6. If the district has its own form for contract, it should be adopted by the board and should be included in the procurement package submitted to or made available to the vendors or bidders.
7. If the district does not have established contracts, the district’s procurement document should clearly advise vendors or contractors that they must submit, with their bid or proposal, a copy of the proposed contract. The procurement document should clearly state that the district will consider the extent to which the contract can be entered into with a minimum of negotiations, expense, and delay as a factor and criteria in the selecting of the successful vendor/contractor. These provisions can be added to the criteria adopted by the board of trustees under the authority of Texas Government Code § 2269.005.
The primary concerns woven into the procurement and contracting process include obtaining the best value possible for the school district; obtaining favorable contract terms; preserving governmental immunity of the district; and maximizing the district’s advantage in the event of later disputes, claims, or litigation.
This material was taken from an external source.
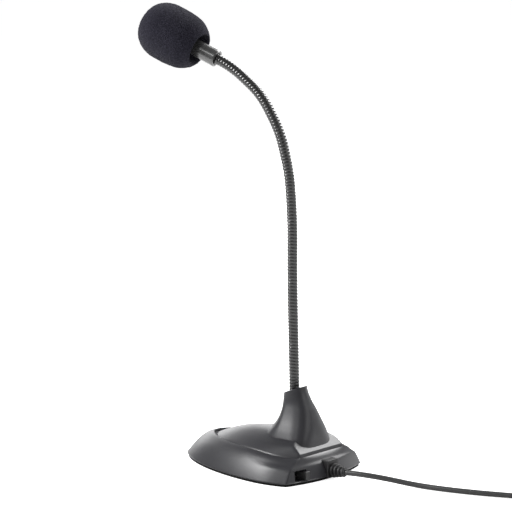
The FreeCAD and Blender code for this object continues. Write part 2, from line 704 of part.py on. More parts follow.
def make_socket():
    """Brass bush in the neck's web, with its washer and nut."""
    r = dim("coil_radius") + dim("socket_clearance")
    outer, flange = dim("socket_radius"), dim("socket_flange_radius")
    high, low = dim("web_high"), dim("web_low")
    bottom = dim("socket_bottom")
    body = new_body("gooseneck_socket")
    turned(body, [(r, bottom), (outer, bottom), (outer, high), (flange, high),
                  (flange, high + 1.8), (outer, high + 2.4), (r, high + 2.4)])
    body = new_body("socket_washer")
    washer = dim("washer_radius")
    turned(body, [(outer, low - 0.8), (washer, low - 0.8), (washer, low), (outer, low)])
    body = new_body("socket_nut")
    sketch = new_sketch(body, "XY_Plane", low - 3.4)
    across = dim("nut_across")
    corners = [(across * math.cos(math.radians(60 * i)), across * math.sin(math.radians(60 * i)))
               for i in range(6)]
    polygon(sketch, corners)
    nut = body.newObject("PartDesign::Pad", "socket_nut_pad")
    nut.Profile = sketch
    nut.Length = 2.6
    hole = new_sketch(body, "XY_Plane", low - 3.4)
    circle(hole, 0, 0, "dims.socket_radius")
    pocket(body, hole, "3 mm", reverse=True)


# ---------------------------------------------------------------- microphone head

def place_head(body, end):
    """The head's pieces are drawn along +Z from the collar's rear face."""
    body.Placement = aimed(end, COLLAR_LEAN)


def make_head(end):
    outer, bore, length = dim("collar_radius"), dim("collar_bore"), dim("collar_length")
    mouth, lip = dim("collar_mouth"), dim("collar_lip")
    body = new_body("capsule_housing")
    turned(body, [(mouth, 0), (outer - 0.4, 0), (outer, 0.4), (outer, length), (bore, length),
                  (bore, lip), (mouth, lip)])
    place_head(body, end)
    ferrule_low = dim("ferrule_recess")
    body = new_body("head_ferrule")
    turned(body, [(dim("coil_radius"), ferrule_low), (dim("ferrule_radius"), ferrule_low),
                  (dim("ferrule_radius"), ferrule_low + dim("ferrule_length")),
                  (dim("coil_radius"), ferrule_low + dim("ferrule_length"))])
    place_head(body, end)
    front = length
    grille_low = front - dim("grille_thick")
    holes = [(0.0, 0.0)]
    for ring_radius, count in ((1.3, 6), (2.5, 10)):
        for i in range(count):
            angle = 2 * math.pi * i / count
            holes.append((ring_radius * math.cos(angle), ring_radius * math.sin(angle)))
    grille = rod(0, 0, grille_low, front, bore)
    for x, y in holes:
        grille = grille.cut(rod(x, y, grille_low - 1, front + 1, 0.32))
    shape_part("capsule_grille", grille, aimed(end, COLLAR_LEAN))
    felt_low = grille_low - dim("felt_thick")
    boot_low = felt_low - dim("boot_length")
    capsule = dim("capsule_radius")
    parts = (
        ("capsule_felt", [(0, felt_low), (capsule, felt_low), (capsule, grille_low),
                          (0, grille_low)]),
        ("capsule", [(0, felt_low - dim("capsule_length")),
                     (capsule, felt_low - dim("capsule_length")), (capsule, felt_low),
                     (0, felt_low)]),
        ("capsule_boot", [(capsule, boot_low), (bore, boot_low), (bore, grille_low),
                          (capsule, grille_low)]),
        ("capsule_board", [(0, boot_low - dim("board_thick")),
                           (capsule + 0.3, boot_low - dim("board_thick")),
                           (capsule + 0.3, boot_low), (0, boot_low)]),
    )
    for node, points in parts:
        body = new_body(node)
        turned(body, points)
        place_head(body, end)
    lead_low = dim("coil_in_collar")
    lead = rod(0, 0, lead_low, boot_low - dim("board_thick"), dim("lead_radius"))
    shape_part("capsule_lead", lead, aimed(end, COLLAR_LEAN))
    shape_part("windscreen", make_foam(), aimed(end, COLLAR_LEAN))


def make_foam():
    """Egg of open-cell foam with a blunt front, a turned-in mouth and a blind bore."""
    start, length, radius = dim("foam_start"), dim("foam_length"), dim("foam_radius")
    mouth = dim("foam_mouth_radius")
    bore = dim("collar_radius") + dim("foam_gap")
    bottom = dim("collar_length") + dim("foam_gap")
    shares = ((0.07, 0.72), (0.20, 0.90), (0.36, 0.98), (0.52, 1.0), (0.68, 0.98),
              (0.82, 0.865), (0.93, 0.62))
    rim = Vector(mouth + 1.2, 0, start)
    points = [rim] + [Vector(radius * across, 0, start + length * along)
                      for along, across in shares]
    points.append(Vector(0, 0, start + length))
    curve = Part.BSplineCurve()
    curve.interpolate(points)
    corners = [Vector(0, 0, start + length), Vector(0, 0, bottom), Vector(bore, 0, bottom),
               Vector(bore, 0, start + 6.5), Vector(mouth, 0, start + 0.7)]
    edges = [curve.toShape()]
    for a, b in zip(corners, corners[1:]):
        edges.append(Part.LineSegment(a, b).toShape())
    edges.append(Part.Arc(corners[-1], Vector(mouth + 0.35, 0, start + 0.15), rim).toShape())
    face = Part.Face(Part.Wire(edges))
    return face.revolve(Vector(0, 0, 0), Vector(0, 0, 1), 360)


# ---------------------------------------------------------------- cable and plug

# The cable's route on the table, chosen by hand: out of the entry, down to the table,
# along it in one lazy bend, and up to the outside of the wound cable.
CABLE_ROUTE = (
    (0.0, 36.0, 4.6), (-1.4, 46.0, 4.9), (-6.3, 58.0, 3.7), (-12.2, 75.0, 1.5),
    (-15.3, 93.0, 1.5), (-20.6, 111.0, 1.5), (-26.2, 127.0, 1.7), (-29.0, 140.0, 2.0),
    (-29.6, 153.0, 2.1),
)
# From the top turn of the wound cable down to the plug, which lies beside it.
TAIL_ROUTE = (
    (-51.25, 174.65, 11.3), (-61.8, 175.2, 10.8), (-71.8, 172.9, 8.0), (-78.9, 166.0, 5.3),
    (-81.7, 156.5, 4.1), (-81.9, 147.0, 4.0),
)


def make_cord():
    radius = dim("cable_radius")
    shape_part("cable_tube", rounded_tube([Vector(*p) for p in CABLE_ROUTE], radius, "cable_tube"))
    shape_part("cable_tail", rounded_tube([Vector(*p) for p in TAIL_ROUTE], radius, "cable_tail"))
    centre = Vector(dim("wind_x"), dim("wind_y"), 0)
    mean, pitch, thick = dim("wind_mean_radius"), dim("wind_pitch"), dim("tie_thick")
    half_span = (dim("turns_across") - 1) * pitch / 2 + radius
    outer, inner = mean + half_span, mean - half_span
    top = thick + (dim("turn_layers") - 1) * pitch + 2 * radius
    ring = rod(centre.x, centre.y, thick, top, outer).cut(
        rod(centre.x, centre.y, thick - 1, top + 1, inner))
    ring = ring.makeFillet(1.2, [e for e in ring.Edges if e.Curve.TypeId == "Part::GeomCircle"])
    shape_part("cable_coil", ring)
    half = dim("tie_width") / 2
    x0, x1 = centre.x - outer - thick, centre.x - inner + thick
    band = box(x0, x1, centre.y - half, centre.y + half, 0, top + thick)
    slack = box(x0 + thick, x1 - thick, centre.y - half - 1, centre.y + half + 1, thick, top)
    shape_part("coil_tie", band.cut(slack).cut(ring))


def make_plug():
    """Moulded 3.5 mm three-pole plug, drawn along +Z and laid on the table pointing to -Y."""
    r, jack = dim("plug_radius"), dim("jack_radius")
    lie = Placement(Vector(dim("plug_x"), dim("plug_y"), r), Rotation(Vector(1, 0, 0), 90))
    relief, body_end = 9.0, 25.0
    body = new_body("plug_body")
    turned(body, [(0, 0), (2.2, 0), (2.4, 1.6), (2.1, 2.0), (2.1, 2.8), (2.6, 3.2), (2.7, 5.0),
                  (2.3, 5.4), (2.3, 6.2), (3.0, 6.8), (3.1, relief), (r, relief + 1.2),
                  (r, body_end - 1.0), (r - 0.6, body_end), (0, body_end)])
    body.Placement = lie
    collar = body_end + 1.2
    sleeve_end = collar + 6.4
    ring_end = sleeve_end + 3.1
    tip_end = body_end + 15.2
    steps = (
        ("plug_sleeve", [(0, body_end), (2.7, body_end), (2.7, collar), (jack, collar),
                         (jack, sleeve_end), (0, sleeve_end)]),
        ("plug_ring", [(0, sleeve_end + 0.7), (jack, sleeve_end + 0.7), (jack, ring_end),
                       (0, ring_end)]),
        ("plug_tip", [(0, ring_end + 0.7), (jack, ring_end + 0.7), (jack, tip_end - 3.0),
                      (1.2, tip_end - 2.4), (1.65, tip_end - 1.6), (0.4, tip_end),
                      (0, tip_end)]),
    )
    for node, points in steps:
        body = new_body(node)
        turned(body, points)
        body.Placement = lie
    rings = [rod(0, 0, low, low + 0.7, jack) for low in (sleeve_end, ring_end)]
    shape_part("plug_insulators", Part.makeCompound(rings), lie)


# ---------------------------------------------------------------- build and write

make_base_cover()
make_upper_cover()
make_foot_pad()
make_base_plate()
make_ballast()
make_screws()
make_switch()
make_cable_entry()
make_socket()
joint_places = make_gooseneck()
make_head(joint_places[-1])
make_cord()
make_plug()
doc.recompute()

for i, place in enumerate(joint_places):
    lean = (JOINT_LEANS + (COLLAR_LEAN,))[i]
    along = leaning(lean)
    print("joint %d at (%.3f, %.3f, %.3f) along (%.5f, %.5f, %.5f)" % (
        i + 1, place.x, place.y, place.z, along.x, along.y, along.z))

for obj in doc.Objects:
    if "Invalid" in obj.State or "Error" in obj.State:
        raise RuntimeError("%s failed: %s" % (obj.Name, obj.State))
for obj in made:
    if obj.Shape.isNull() or not obj.Shape.isValid() or not obj.Shape.Solids:
        raise RuntimeError("%s has no valid solid" % obj.Label)

os.makedirs("parts", exist_ok=True)
for obj in made:
    obj.Shape.exportStep("parts/%s.step" % obj.Label)
print("%d sub-parts" % len(made))
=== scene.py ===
"""Gooseneck desk microphone: the looks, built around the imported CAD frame.

Lengths in the tables and in the mesh code are millimetres, and mesh_piece() turns them into metres."""

import json
import math

import bmesh
import bpy
import numpy as np
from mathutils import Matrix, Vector, noise


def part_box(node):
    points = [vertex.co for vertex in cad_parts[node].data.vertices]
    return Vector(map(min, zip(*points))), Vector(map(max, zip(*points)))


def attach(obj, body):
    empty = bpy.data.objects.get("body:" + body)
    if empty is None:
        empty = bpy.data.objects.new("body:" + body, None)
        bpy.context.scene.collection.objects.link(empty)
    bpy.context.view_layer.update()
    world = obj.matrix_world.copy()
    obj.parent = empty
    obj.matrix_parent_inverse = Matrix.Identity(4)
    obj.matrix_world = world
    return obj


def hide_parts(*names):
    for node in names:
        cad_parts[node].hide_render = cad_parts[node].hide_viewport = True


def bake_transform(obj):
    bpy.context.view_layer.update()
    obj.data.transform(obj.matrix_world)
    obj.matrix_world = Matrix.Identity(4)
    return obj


MM = 0.001

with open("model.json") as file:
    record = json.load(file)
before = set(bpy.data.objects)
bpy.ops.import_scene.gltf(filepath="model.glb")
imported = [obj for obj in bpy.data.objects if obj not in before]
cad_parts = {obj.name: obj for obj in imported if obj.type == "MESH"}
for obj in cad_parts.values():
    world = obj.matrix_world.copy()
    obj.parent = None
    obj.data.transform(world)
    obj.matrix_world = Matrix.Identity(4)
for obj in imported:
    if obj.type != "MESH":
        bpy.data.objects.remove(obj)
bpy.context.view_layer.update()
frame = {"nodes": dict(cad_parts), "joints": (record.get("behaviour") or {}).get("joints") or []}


def corners(node):
    """Lowest and highest corner of a CAD node, in millimetres."""
    low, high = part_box(node)
    return np.array(low) / MM, np.array(high) / MM


def unit(v):
    """The vector scaled to length 1."""
    v = np.asarray(v, float)
    return v / np.linalg.norm(v)


def smooth_step(t):
    """0 up to t = 0, 1 from t = 1, with an even ease between them."""
    t = np.clip(t, 0.0, 1.0)
    return t * t * (3 - 2 * t)


# ---------------------------------------------------------------- camera, lights, floor

CAMERA_AZIMUTH, CAMERA_ELEVATION = 130.0, 9.5
CAMERA_DISTANCE = 1500.0
CAMERA_TARGET = (0.0, -27.9, 117.15)
CAMERA_LENS = 191.1
SENSOR_WIDTH = 36.0
LIGHT_TARGET = (0.0, -0.02, 0.08)
WORLD_SEEN, WORLD_UNSEEN = 1.05, 0.24
FLOOR_SEEN = 0.80
FLOOR_DROP = 0.00005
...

If every procurement and contract was entered into with an eye on cost savings, enhancing the school district’s legal position in the event of a dispute, and the preservation of governmental immunity, the district will avoid costly disputes altogether and fully comply with the intricacies of the procurement law, thus, truly obtaining the “best value” for the district.
1. See also Tex. Att’y Gen. Op. No. LO-96-117 at 1 and Tex. Att’yGen. Op. No. JC-0037 at 4.
2. Texas Government Code § 2254.005.
3. See Tex. Att’y Gen. Op. No. JM-1189 (1990); Tex. Att’y Gen. Op. No. LO-98-060; Tex. Att’y Gen. Op. No. LO-96-117.
4. See Tex. Att’y Gen. Op. No. JC-0037 and Tex. Att’y Gen. Op. No. DM-387 (1996).
5. Tex. Att’y Gen. Op. No. JC-0037 (1999).
6. Tex. Att’y Gen. Op. No. JC-0037.
7. Texas Government Code § 2269.051 and TASB Policy CD (Legal).